At a recent round table discussion on CRM and analytic marketing that Pinpoint participated in, a pain point surfaced on how difficult it is to gather all the necessary data pertaining to customer behavior in one place in order to do a good job of analysis, segmentation and determining the right next message or offer to communicate to each customer.
Contributors to the disparate data challenge include: multiple lines of business/brands, multiple transaction processing systems, customer data spread across multiple functions such as sales, loyalty programs and operations and multiple customer communication channels. But one of the contributors to dispersed data and also one of the key data inputs to customer behavior analysis and segmentation is the marketing history: what was communicated to each customer, at what time, on what channel and how did the customer respond.
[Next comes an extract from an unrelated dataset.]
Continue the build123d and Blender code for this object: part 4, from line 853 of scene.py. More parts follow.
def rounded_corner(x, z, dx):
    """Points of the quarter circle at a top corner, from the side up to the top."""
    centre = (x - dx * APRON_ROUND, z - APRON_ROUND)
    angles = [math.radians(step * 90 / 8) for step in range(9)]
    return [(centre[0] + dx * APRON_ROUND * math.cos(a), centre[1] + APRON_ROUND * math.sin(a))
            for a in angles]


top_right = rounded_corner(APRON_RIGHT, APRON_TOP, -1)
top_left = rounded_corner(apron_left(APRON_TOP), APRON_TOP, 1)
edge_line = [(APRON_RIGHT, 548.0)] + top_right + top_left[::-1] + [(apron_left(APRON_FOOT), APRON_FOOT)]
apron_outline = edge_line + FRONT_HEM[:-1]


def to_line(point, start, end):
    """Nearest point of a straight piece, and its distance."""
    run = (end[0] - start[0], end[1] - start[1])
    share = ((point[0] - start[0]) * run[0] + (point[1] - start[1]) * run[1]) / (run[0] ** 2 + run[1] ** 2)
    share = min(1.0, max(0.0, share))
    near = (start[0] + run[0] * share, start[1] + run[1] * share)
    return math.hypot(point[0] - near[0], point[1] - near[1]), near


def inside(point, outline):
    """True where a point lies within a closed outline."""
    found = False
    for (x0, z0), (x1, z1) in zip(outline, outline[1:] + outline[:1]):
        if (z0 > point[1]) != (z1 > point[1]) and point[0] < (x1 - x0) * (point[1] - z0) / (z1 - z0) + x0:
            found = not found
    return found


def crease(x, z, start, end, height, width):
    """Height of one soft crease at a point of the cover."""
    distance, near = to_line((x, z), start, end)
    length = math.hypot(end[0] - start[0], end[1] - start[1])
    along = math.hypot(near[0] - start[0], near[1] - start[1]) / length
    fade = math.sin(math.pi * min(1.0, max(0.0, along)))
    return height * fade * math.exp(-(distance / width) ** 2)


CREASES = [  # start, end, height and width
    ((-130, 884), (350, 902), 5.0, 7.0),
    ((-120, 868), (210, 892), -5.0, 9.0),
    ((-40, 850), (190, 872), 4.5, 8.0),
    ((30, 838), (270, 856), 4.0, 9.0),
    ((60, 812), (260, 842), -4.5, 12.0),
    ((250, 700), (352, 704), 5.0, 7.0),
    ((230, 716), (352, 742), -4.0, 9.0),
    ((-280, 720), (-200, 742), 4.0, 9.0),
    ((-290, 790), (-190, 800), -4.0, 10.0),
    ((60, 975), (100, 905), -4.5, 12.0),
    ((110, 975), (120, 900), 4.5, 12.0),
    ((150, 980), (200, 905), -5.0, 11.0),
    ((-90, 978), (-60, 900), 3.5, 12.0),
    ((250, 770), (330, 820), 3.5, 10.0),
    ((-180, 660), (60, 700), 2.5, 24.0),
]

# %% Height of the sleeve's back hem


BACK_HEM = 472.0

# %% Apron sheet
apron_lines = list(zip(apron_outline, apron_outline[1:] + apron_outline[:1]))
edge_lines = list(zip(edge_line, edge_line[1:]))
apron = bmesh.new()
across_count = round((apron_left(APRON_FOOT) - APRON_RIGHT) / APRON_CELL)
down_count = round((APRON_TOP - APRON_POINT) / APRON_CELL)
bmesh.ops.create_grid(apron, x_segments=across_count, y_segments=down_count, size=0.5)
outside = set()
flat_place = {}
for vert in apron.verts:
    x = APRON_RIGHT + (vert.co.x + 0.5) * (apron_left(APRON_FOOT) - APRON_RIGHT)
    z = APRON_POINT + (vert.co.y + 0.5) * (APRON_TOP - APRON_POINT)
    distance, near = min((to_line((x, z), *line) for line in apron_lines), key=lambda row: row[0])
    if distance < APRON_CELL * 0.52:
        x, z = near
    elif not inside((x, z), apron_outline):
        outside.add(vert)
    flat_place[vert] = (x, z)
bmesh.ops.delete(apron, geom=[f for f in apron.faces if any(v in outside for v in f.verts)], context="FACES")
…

It is common for the marketing history to become de-centralized as a result of decision logic and data collection being performed within the various customer communication systems for each channel. For example:
- Some email providers offer applications to build logic into a stream of email communications that place an initial universe of customers onto different paths depending on whether they opened or clicked on certain emails. When this is used, some marketing history is captured and may reside exclusively within the email channel
- Often ecommerce systems have a capability to present incentive offers to customers based on recent purchases, abandoned shopping carts or other behavior. Sometimes, visibility into these offers is limited to the website channel.
These channel-specific systems tend to grow in complexity and sophistication, and may include their own customer behavior metrics and models - their own customer database of sorts. Now you have a problem matching email addresses, site visitor/login ids and customer ids to get a single view of customer behavior across channels.
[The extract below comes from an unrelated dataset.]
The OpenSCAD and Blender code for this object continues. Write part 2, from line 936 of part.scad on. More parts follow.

A good way to avoid this situation is to have a single hub system for marketing decisions, regardless of channel. Keep all the decision logic about who gets what offer and when within the central marketing system and keep that logic out of the channels. As customers respond to offers generated by the central system on various channels, link that response with the centrally generated offer and record that response in the central marketing system as soon as practical so future marketing decisions on all channels can utilize that information.
This type of data and systems architecture applied across all marketing channels will reduce the proliferation of data resident within customer communication channel systems and promote a single view of the customer.